What is to be transcribed is the run of lines opening with the one that has "Model this object in OpenSCAD, part" and closing with the one that has "back, +Z is up.", and only that run, exactly.
— START Raw data —
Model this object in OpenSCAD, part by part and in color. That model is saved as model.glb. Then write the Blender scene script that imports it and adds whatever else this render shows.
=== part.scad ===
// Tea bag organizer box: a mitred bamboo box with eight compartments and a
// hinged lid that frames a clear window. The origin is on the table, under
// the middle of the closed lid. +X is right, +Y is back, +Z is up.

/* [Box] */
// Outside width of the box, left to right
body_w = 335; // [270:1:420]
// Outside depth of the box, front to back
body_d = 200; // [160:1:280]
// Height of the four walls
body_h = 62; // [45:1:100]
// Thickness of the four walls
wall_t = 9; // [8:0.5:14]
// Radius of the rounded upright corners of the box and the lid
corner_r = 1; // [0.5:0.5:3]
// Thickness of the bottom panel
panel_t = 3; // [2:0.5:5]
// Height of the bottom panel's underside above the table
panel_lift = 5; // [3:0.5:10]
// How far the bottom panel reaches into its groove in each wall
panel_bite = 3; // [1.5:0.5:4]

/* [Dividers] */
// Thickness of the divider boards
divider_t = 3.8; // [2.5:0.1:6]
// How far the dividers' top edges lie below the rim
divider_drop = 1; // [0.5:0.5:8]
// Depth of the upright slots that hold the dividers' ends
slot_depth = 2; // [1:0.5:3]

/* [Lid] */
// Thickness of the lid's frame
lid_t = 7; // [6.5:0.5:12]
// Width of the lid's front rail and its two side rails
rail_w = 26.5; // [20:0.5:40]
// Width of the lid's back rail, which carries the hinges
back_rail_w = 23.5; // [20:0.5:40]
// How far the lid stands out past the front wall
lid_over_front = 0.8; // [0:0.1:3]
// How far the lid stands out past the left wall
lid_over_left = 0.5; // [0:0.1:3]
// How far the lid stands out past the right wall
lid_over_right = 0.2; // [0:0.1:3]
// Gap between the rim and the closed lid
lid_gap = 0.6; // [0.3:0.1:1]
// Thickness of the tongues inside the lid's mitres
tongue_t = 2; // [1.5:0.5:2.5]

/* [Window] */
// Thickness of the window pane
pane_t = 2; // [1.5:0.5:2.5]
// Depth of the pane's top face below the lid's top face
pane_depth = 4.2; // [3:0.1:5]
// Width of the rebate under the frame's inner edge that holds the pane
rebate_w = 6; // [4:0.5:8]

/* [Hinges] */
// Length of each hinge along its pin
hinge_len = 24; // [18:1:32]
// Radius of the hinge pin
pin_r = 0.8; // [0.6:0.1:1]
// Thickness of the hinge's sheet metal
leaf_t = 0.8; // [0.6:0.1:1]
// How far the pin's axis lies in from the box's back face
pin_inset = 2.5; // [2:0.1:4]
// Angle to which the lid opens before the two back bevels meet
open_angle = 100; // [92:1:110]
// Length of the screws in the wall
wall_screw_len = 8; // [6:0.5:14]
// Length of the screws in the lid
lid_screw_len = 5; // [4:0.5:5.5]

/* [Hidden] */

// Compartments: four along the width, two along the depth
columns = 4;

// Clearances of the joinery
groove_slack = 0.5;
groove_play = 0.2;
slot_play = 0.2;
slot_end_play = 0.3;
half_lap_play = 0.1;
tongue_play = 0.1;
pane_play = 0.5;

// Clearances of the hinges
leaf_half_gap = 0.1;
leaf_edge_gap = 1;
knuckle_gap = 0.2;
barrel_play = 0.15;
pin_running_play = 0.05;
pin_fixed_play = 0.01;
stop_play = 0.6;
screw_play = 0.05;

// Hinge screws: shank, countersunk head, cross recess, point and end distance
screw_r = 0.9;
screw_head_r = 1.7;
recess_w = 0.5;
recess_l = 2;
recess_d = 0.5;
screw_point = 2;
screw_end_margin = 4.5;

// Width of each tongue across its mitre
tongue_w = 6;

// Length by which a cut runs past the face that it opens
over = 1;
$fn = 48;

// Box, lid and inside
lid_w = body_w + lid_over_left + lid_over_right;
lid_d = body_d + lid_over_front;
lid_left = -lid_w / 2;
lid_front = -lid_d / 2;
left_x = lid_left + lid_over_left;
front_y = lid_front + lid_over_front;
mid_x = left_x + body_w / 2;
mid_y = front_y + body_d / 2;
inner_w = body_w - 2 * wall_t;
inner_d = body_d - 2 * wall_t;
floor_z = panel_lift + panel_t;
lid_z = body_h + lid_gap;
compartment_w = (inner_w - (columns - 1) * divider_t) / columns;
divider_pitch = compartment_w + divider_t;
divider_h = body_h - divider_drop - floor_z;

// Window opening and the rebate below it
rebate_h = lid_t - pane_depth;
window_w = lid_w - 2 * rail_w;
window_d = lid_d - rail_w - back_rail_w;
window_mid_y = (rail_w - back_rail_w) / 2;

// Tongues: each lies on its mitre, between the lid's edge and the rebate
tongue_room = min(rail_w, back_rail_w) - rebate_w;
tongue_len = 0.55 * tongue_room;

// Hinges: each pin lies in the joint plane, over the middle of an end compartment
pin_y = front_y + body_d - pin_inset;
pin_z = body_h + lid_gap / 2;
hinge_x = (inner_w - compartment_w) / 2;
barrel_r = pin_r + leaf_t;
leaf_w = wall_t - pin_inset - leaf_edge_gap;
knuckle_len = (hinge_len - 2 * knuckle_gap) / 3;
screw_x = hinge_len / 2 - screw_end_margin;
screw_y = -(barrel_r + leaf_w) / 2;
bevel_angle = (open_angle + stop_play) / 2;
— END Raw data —
— START Raw data —
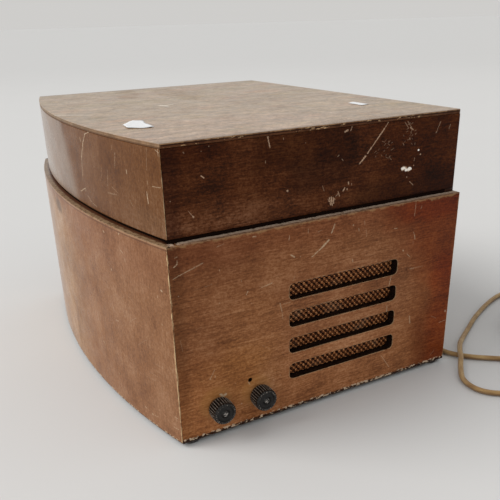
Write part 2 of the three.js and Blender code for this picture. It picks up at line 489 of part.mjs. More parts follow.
— END Raw data —
— START Raw data —
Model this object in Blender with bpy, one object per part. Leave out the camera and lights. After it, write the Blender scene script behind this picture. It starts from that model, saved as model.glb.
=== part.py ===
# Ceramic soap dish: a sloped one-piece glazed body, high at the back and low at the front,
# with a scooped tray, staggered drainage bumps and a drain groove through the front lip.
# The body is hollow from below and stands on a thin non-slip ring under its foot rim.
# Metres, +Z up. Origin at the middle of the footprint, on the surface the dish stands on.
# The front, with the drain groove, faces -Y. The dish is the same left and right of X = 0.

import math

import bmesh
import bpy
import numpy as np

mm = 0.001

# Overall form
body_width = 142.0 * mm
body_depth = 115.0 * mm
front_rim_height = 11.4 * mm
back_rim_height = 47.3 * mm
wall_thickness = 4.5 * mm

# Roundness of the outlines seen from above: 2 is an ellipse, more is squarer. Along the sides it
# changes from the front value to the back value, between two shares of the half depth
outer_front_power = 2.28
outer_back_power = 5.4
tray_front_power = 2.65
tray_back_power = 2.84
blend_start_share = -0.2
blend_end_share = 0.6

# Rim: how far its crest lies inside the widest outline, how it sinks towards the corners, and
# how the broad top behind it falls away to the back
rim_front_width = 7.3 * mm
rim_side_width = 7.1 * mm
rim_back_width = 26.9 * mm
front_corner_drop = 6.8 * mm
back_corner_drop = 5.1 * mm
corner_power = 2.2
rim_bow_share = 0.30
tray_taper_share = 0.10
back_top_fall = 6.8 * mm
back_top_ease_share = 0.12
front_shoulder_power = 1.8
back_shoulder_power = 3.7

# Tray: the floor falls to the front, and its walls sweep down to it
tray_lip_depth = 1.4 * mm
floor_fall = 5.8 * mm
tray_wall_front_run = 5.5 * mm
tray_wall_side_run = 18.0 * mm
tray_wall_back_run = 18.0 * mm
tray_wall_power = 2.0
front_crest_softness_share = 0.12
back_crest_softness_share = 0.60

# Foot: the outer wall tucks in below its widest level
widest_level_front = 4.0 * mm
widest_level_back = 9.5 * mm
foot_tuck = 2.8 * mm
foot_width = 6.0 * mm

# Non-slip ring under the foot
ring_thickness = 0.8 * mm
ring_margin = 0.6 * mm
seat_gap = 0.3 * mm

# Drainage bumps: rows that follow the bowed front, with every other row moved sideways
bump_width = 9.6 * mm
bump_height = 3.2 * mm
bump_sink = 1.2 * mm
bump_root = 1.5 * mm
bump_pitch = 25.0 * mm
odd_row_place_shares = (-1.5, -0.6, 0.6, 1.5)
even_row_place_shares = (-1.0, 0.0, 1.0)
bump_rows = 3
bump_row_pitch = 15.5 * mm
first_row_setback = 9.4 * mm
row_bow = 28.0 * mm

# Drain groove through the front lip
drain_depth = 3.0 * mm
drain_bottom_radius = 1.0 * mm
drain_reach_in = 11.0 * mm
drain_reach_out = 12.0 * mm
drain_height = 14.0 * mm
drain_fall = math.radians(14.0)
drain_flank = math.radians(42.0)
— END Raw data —
= Response to the task =
Model this object in OpenSCAD, part by part and in color. That model is saved as model.glb. Then write the Blender scene script that imports it and adds whatever else this render shows.
=== part.scad ===
// Tea bag organizer box: a mitred bamboo box with eight compartments and a
// hinged lid that frames a clear window. The origin is on the table, under
// the middle of the closed lid. +X is right, +Y is back, +Z is up.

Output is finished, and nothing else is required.